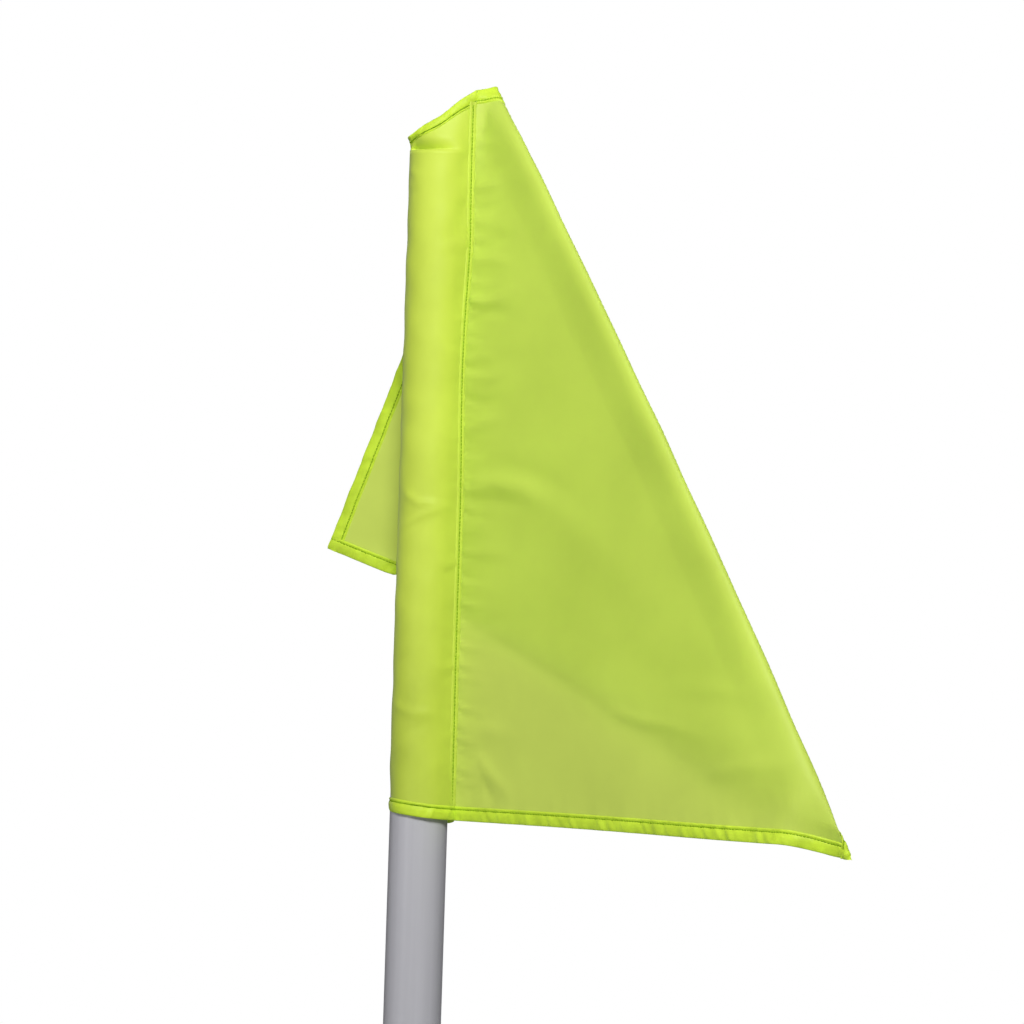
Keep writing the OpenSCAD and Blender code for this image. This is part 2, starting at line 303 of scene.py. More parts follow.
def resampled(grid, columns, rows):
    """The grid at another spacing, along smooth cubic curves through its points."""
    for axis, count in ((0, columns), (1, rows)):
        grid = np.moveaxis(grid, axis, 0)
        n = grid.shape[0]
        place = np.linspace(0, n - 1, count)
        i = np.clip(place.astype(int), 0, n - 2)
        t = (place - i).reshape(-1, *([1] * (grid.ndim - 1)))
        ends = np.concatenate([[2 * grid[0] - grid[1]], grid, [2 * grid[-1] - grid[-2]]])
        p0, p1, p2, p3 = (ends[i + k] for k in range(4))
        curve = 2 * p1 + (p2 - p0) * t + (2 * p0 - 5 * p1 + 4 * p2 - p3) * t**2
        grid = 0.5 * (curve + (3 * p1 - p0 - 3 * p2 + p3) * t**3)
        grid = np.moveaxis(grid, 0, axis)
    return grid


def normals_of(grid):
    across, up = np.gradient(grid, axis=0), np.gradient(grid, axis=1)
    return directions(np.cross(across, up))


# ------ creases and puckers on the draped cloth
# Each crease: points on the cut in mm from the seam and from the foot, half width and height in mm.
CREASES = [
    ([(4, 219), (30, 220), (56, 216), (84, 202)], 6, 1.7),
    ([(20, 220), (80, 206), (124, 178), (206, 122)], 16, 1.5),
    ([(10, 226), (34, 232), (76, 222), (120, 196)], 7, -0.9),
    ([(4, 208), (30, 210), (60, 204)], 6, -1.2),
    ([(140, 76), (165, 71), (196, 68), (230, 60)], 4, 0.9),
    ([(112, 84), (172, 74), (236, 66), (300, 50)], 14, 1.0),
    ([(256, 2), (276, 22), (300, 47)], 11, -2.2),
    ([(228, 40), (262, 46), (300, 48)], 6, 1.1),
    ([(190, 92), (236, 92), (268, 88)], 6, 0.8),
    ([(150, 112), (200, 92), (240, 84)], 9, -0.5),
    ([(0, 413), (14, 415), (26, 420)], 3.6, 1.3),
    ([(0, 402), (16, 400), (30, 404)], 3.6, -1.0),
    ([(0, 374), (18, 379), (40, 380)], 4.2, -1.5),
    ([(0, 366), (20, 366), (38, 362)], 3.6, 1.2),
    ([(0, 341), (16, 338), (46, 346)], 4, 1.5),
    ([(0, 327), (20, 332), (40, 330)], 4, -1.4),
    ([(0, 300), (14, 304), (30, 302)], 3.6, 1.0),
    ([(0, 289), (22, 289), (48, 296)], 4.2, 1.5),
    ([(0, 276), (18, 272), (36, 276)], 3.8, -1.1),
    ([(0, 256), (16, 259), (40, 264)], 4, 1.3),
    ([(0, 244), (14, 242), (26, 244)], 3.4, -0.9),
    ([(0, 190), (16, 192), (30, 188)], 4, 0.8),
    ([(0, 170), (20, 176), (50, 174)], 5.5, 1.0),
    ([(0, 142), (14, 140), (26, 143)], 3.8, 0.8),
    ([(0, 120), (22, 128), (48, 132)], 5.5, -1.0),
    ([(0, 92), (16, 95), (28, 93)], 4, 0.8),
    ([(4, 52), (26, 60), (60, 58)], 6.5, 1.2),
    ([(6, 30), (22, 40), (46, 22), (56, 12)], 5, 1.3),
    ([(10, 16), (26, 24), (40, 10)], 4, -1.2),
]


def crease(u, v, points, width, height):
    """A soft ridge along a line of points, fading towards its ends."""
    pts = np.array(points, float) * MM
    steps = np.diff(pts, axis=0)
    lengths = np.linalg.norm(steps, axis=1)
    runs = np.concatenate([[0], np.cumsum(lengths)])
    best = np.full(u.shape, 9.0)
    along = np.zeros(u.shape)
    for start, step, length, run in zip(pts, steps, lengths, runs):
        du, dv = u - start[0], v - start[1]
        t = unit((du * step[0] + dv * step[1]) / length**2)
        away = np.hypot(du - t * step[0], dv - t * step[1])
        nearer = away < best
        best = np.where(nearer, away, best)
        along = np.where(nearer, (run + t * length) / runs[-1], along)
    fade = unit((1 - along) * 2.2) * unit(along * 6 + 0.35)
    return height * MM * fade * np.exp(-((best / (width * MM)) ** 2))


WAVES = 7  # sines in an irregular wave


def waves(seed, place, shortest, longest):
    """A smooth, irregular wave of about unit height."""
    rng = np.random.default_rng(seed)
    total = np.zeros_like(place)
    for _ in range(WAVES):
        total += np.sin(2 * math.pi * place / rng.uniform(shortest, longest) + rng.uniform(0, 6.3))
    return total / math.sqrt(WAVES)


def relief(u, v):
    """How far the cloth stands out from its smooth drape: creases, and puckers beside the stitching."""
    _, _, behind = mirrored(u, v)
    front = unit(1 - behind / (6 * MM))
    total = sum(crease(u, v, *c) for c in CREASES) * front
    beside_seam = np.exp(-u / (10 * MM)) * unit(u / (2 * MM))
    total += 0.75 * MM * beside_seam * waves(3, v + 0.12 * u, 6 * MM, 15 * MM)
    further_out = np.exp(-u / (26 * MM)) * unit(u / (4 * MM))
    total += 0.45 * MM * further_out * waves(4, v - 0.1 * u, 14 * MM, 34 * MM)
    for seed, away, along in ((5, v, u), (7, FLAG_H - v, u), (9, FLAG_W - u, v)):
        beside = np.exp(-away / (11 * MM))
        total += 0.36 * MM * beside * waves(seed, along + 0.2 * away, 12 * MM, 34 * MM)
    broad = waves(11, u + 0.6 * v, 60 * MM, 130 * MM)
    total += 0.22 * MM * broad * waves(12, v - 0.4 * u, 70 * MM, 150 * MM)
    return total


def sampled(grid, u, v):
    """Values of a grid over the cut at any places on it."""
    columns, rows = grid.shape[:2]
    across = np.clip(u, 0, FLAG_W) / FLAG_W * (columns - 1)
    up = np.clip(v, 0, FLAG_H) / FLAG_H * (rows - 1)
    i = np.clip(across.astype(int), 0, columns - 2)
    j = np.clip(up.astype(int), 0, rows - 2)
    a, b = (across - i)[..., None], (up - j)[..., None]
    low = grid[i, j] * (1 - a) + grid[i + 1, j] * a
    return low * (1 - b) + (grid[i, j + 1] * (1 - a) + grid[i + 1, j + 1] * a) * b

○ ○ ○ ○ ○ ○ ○

### [PROBLEM STATEMENT]
Extract exactly the leading lines of the data, stopping at and including the line with "return directions(np.cross(across, up))".

### [EXERCISE ANSWER]
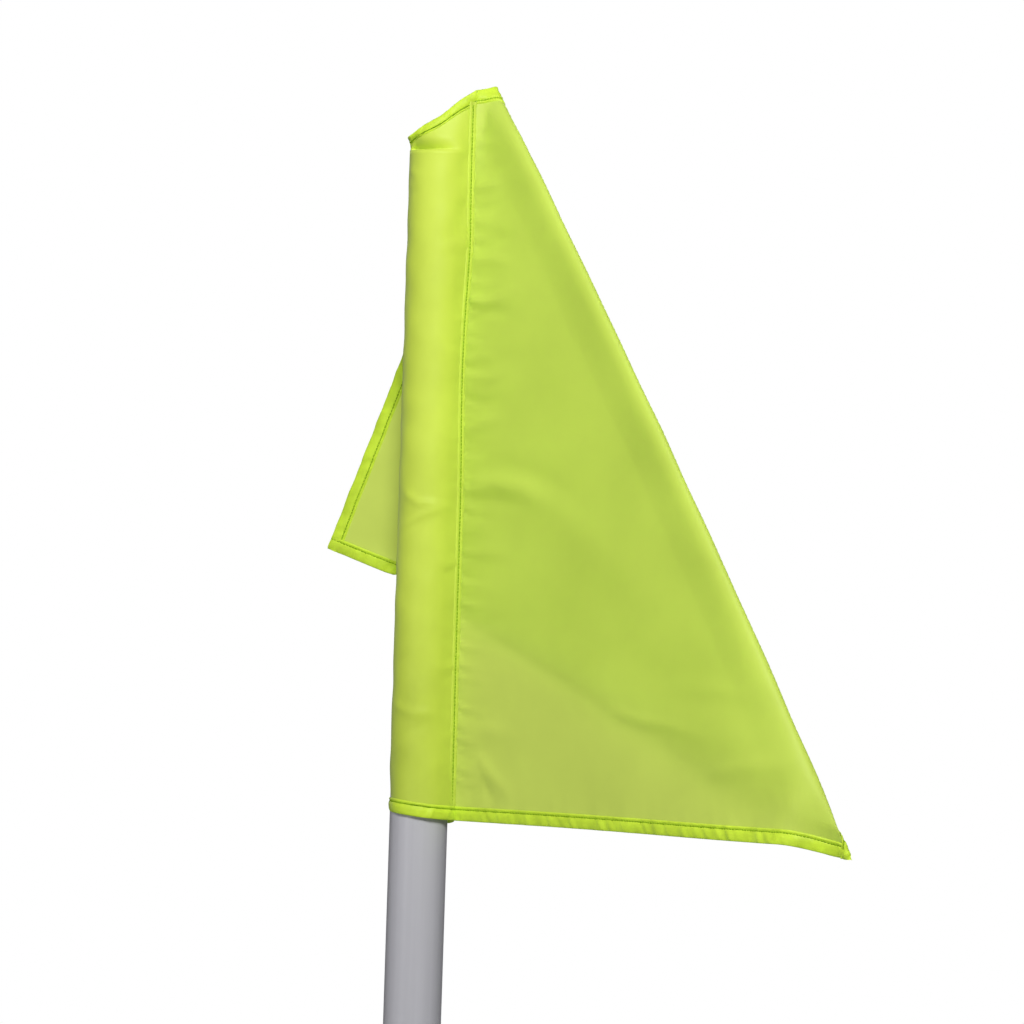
Keep writing the OpenSCAD and Blender code for this image. This is part 2, starting at line 303 of scene.py. More parts follow.
def resampled(grid, columns, rows):
    """The grid at another spacing, along smooth cubic curves through its points."""
    for axis, count in ((0, columns), (1, rows)):
        grid = np.moveaxis(grid, axis, 0)
        n = grid.shape[0]
        place = np.linspace(0, n - 1, count)
        i = np.clip(place.astype(int), 0, n - 2)
        t = (place - i).reshape(-1, *([1] * (grid.ndim - 1)))
        ends = np.concatenate([[2 * grid[0] - grid[1]], grid, [2 * grid[-1] - grid[-2]]])
        p0, p1, p2, p3 = (ends[i + k] for k in range(4))
        curve = 2 * p1 + (p2 - p0) * t + (2 * p0 - 5 * p1 + 4 * p2 - p3) * t**2
        grid = 0.5 * (curve + (3 * p1 - p0 - 3 * p2 + p3) * t**3)
        grid = np.moveaxis(grid, 0, axis)
    return grid


def normals_of(grid):
    across, up = np.gradient(grid, axis=0), np.gradient(grid, axis=1)
    return directions(np.cross(across, up))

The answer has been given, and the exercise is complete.